**DIRECTION**
The data below needs to be returned exactly, line for line.

**COLLECTED DATA**
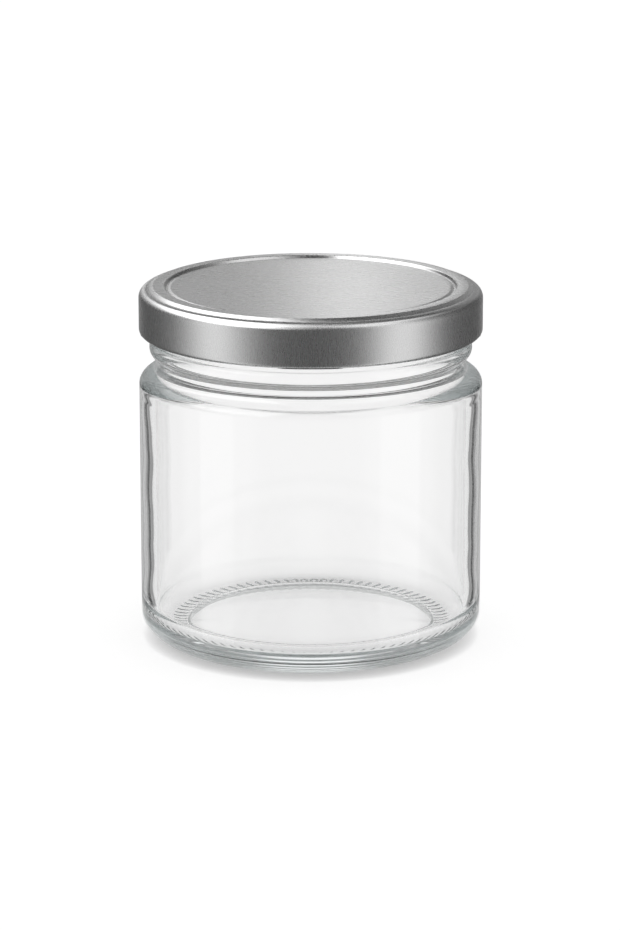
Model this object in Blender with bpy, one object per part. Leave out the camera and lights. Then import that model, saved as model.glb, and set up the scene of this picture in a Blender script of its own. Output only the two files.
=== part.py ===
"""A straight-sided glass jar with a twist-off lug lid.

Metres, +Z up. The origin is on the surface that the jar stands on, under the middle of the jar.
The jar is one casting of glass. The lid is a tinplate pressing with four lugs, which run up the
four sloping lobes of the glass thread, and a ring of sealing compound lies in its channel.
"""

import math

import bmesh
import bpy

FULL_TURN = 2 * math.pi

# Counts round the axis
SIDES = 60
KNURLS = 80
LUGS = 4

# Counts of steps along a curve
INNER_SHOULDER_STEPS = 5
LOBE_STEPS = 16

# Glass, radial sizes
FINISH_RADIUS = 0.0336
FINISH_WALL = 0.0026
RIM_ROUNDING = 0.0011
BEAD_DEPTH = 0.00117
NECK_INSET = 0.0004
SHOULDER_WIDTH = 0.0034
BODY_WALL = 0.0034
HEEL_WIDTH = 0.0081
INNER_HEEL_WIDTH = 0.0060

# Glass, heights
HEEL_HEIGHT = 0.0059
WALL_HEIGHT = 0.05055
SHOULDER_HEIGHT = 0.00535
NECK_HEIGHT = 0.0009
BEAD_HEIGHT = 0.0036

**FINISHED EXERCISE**
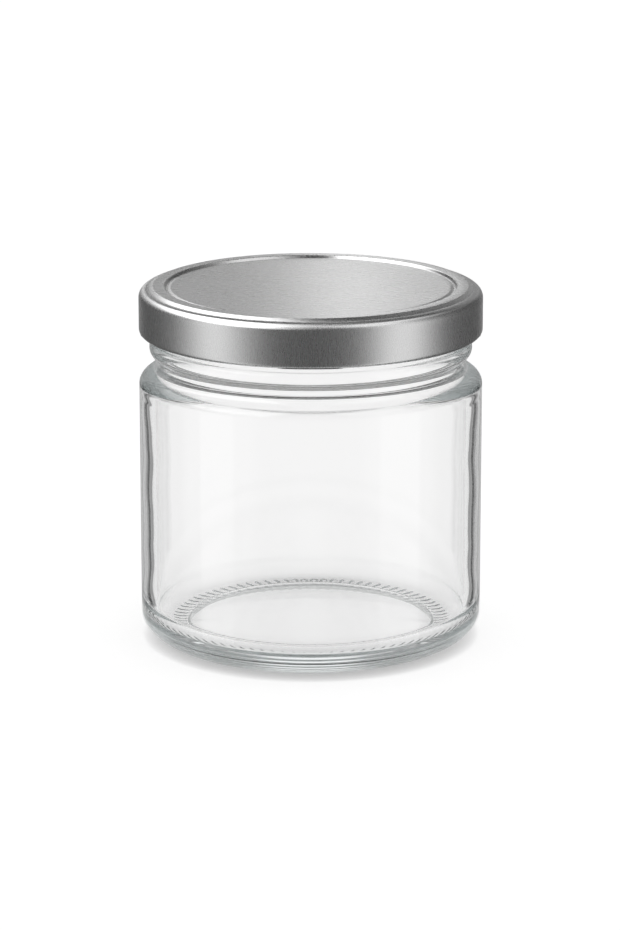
Model this object in Blender with bpy, one object per part. Leave out the camera and lights. Then import that model, saved as model.glb, and set up the scene of this picture in a Blender script of its own. Output only the two files.
=== part.py ===
"""A straight-sided glass jar with a twist-off lug lid.

Metres, +Z up. The origin is on the surface that the jar stands on, under the middle of the jar.
The jar is one casting of glass. The lid is a tinplate pressing with four lugs, which run up the
four sloping lobes of the glass thread, and a ring of sealing compound lies in its channel.
"""

import math

import bmesh
import bpy

FULL_TURN = 2 * math.pi

# Counts round the axis
SIDES = 60
KNURLS = 80
LUGS = 4

# Counts of steps along a curve
INNER_SHOULDER_STEPS = 5
LOBE_STEPS = 16

# Glass, radial sizes
FINISH_RADIUS = 0.0336
FINISH_WALL = 0.0026
RIM_ROUNDING = 0.0011
BEAD_DEPTH = 0.00117
NECK_INSET = 0.0004
SHOULDER_WIDTH = 0.0034
BODY_WALL = 0.0034
HEEL_WIDTH = 0.0081
INNER_HEEL_WIDTH = 0.0060

# Glass, heights
HEEL_HEIGHT = 0.0059
WALL_HEIGHT = 0.05055
SHOULDER_HEIGHT = 0.00535
NECK_HEIGHT = 0.0009
BEAD_HEIGHT = 0.0036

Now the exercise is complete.